What is asked: Check each line of the listing below for the word "that" and say how many lines have it. Nothing else should be written.

Data block:
____
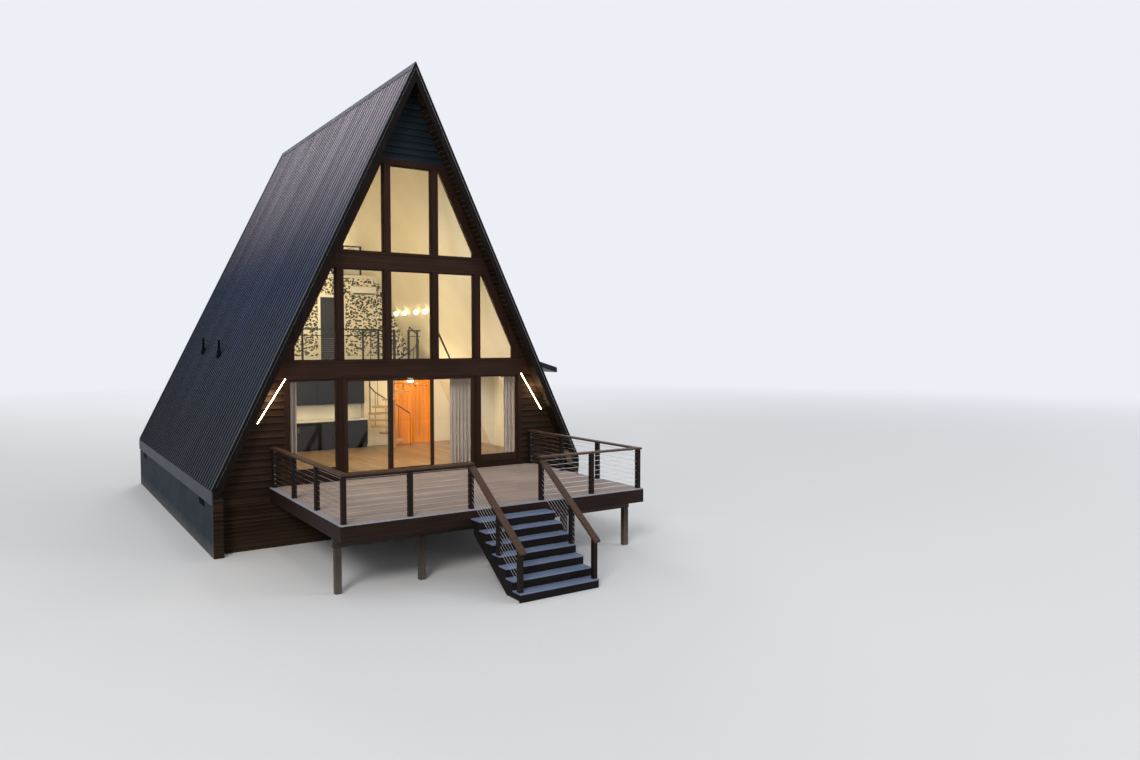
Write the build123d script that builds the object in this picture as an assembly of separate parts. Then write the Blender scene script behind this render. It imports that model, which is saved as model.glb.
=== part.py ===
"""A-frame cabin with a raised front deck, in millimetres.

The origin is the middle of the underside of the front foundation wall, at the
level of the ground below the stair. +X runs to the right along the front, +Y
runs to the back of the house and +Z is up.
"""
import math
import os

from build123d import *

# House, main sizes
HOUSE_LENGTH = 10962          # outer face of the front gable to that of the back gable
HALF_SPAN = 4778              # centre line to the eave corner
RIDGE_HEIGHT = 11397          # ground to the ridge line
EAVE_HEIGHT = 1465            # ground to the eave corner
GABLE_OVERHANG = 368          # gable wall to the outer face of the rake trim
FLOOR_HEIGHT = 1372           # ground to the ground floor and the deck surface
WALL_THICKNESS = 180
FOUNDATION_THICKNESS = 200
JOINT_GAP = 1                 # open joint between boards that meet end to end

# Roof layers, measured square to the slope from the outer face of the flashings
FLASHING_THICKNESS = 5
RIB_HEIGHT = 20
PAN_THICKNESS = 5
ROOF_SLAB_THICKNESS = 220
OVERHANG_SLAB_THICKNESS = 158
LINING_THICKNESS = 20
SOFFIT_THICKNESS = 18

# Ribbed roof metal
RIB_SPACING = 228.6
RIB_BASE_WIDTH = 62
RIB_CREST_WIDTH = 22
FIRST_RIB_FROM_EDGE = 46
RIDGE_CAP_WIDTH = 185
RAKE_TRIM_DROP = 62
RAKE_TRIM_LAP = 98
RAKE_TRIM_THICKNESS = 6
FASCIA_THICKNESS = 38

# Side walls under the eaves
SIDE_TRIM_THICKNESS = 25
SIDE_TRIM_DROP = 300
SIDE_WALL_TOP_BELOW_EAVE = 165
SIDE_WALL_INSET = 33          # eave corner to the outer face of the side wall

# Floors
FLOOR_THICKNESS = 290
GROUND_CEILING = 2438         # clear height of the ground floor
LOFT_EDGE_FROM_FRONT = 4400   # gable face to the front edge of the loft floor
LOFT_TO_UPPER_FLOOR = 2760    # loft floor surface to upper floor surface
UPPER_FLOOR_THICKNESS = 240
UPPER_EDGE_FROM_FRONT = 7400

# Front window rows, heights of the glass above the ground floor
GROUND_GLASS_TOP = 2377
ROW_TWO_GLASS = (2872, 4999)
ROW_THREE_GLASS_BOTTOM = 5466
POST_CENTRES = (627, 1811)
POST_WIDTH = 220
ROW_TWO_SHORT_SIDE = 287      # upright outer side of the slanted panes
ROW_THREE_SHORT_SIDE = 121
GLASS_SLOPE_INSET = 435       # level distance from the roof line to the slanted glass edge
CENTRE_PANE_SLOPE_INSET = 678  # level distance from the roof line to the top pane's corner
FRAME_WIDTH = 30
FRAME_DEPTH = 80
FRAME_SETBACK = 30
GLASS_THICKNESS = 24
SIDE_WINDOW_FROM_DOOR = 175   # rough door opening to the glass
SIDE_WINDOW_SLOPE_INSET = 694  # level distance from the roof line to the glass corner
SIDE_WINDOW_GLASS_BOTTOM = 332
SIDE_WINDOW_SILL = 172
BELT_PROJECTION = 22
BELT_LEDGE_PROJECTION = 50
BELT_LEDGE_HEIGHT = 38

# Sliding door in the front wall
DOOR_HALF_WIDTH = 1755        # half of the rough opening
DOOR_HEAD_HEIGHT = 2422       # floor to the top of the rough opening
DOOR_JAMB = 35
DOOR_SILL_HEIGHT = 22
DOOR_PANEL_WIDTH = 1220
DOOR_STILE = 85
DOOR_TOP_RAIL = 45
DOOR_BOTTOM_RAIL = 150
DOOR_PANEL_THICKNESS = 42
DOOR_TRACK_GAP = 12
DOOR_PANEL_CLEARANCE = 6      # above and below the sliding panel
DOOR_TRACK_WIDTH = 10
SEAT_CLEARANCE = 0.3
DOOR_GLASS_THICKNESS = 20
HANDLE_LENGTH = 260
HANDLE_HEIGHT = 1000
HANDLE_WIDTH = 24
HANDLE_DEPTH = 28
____
Solved exercise: 3